Data records:
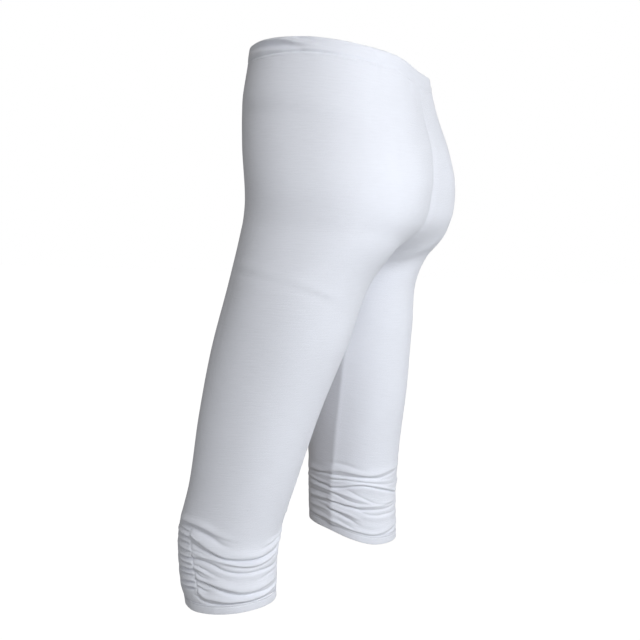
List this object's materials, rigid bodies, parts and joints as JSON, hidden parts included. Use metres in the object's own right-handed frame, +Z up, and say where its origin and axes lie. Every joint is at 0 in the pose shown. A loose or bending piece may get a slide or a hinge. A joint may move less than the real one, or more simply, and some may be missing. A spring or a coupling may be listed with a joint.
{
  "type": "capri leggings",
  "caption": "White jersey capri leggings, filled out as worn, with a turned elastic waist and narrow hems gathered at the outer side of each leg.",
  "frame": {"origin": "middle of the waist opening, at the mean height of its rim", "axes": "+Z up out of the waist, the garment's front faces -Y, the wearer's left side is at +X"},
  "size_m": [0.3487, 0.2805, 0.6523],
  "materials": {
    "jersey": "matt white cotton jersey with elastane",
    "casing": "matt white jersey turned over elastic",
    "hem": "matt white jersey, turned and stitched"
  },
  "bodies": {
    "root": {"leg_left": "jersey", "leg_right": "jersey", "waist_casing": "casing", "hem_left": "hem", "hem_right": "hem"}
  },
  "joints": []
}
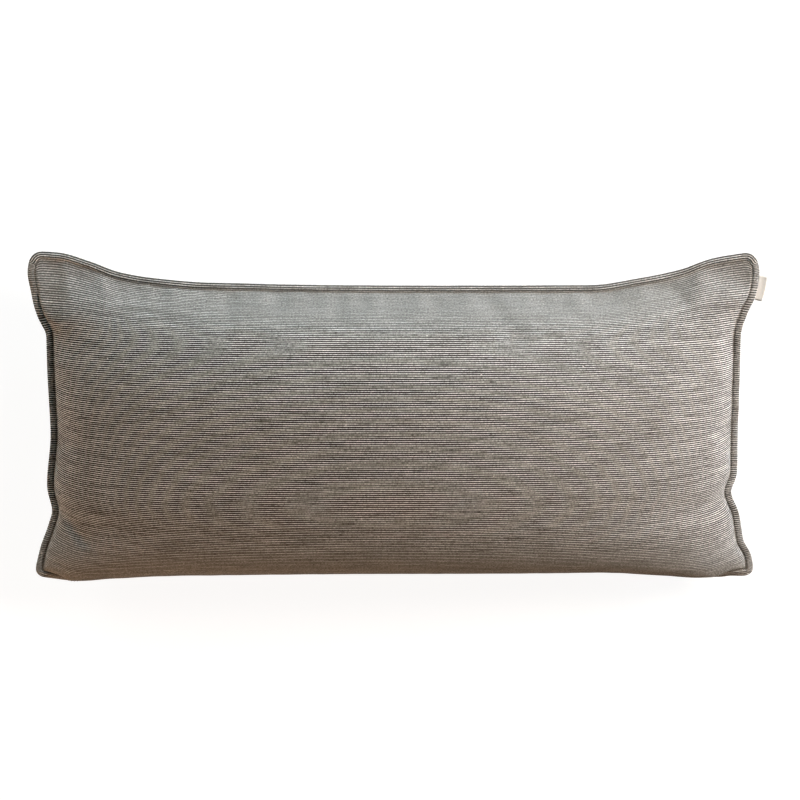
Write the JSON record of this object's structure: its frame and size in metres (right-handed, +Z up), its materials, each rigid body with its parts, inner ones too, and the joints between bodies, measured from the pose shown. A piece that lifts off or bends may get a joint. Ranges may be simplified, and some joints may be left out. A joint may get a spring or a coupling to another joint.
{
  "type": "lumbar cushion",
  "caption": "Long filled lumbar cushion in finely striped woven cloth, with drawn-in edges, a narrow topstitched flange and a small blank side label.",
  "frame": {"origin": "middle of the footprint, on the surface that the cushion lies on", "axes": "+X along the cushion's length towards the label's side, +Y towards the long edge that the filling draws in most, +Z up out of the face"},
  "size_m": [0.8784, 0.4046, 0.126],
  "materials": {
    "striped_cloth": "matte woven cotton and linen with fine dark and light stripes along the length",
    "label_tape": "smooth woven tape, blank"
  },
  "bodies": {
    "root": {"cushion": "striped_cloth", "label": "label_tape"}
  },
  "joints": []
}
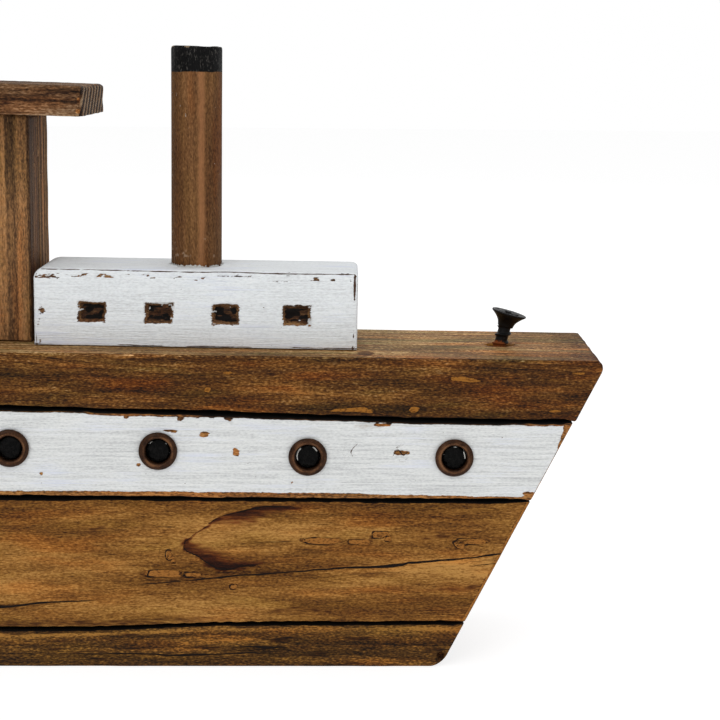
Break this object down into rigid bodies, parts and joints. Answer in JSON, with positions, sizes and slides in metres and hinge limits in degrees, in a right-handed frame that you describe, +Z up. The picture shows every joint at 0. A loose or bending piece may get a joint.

### The problem:
Output exactly the lines from the one containing "Write the JSON" through the last line of the entries, both ends included.

### Task output:
Write the JSON record of this object's structure: its frame and size in metres (right-handed, +Z up), its materials, each rigid body with its parts, inner ones too, and the joints between bodies, measured from the pose shown. A piece that lifts off or bends may get a joint. Ranges may be simplified, and some joints may be left out. A joint may get a spring or a coupling to another joint.
{
  "type": "lumbar cushion",
  "caption": "Long filled lumbar cushion in finely striped woven cloth, with drawn-in edges, a narrow topstitched flange and a small blank side label.",
  "frame": {"origin": "middle of the footprint, on the surface that the cushion lies on", "axes": "+X along the cushion's length towards the label's side, +Y towards the long edge that the filling draws in most, +Z up out of the face"},
  "size_m": [0.8784, 0.4046, 0.126],
  "materials": {
    "striped_cloth": "matte woven cotton and linen with fine dark and light stripes along the length",
    "label_tape": "smooth woven tape, blank"
  },
  "bodies": {
    "root": {"cushion": "striped_cloth", "label": "label_tape"}
  },
  "joints": []
}
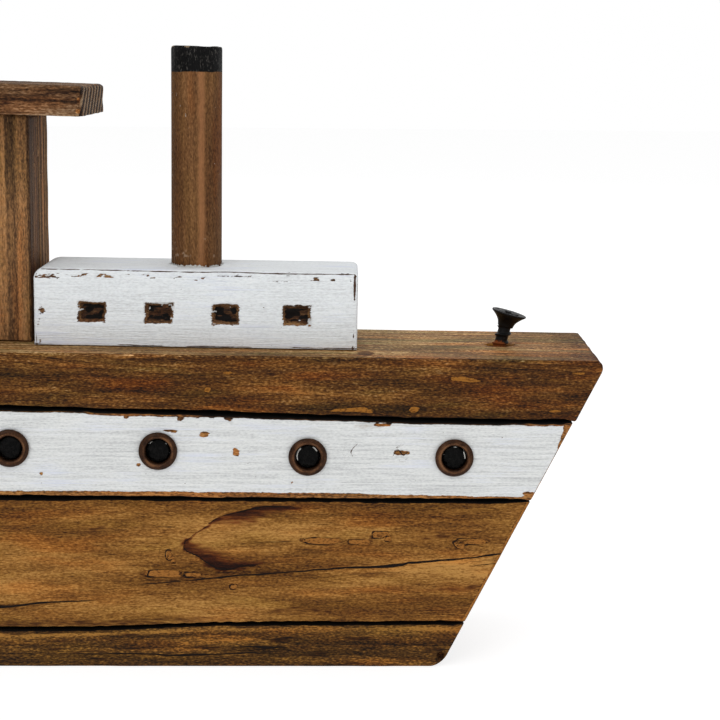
Break this object down into rigid bodies, parts and joints. Answer in JSON, with positions, sizes and slides in metres and hinge limits in degrees, in a right-handed frame that you describe, +Z up. The picture shows every joint at 0. A loose or bending piece may get a joint.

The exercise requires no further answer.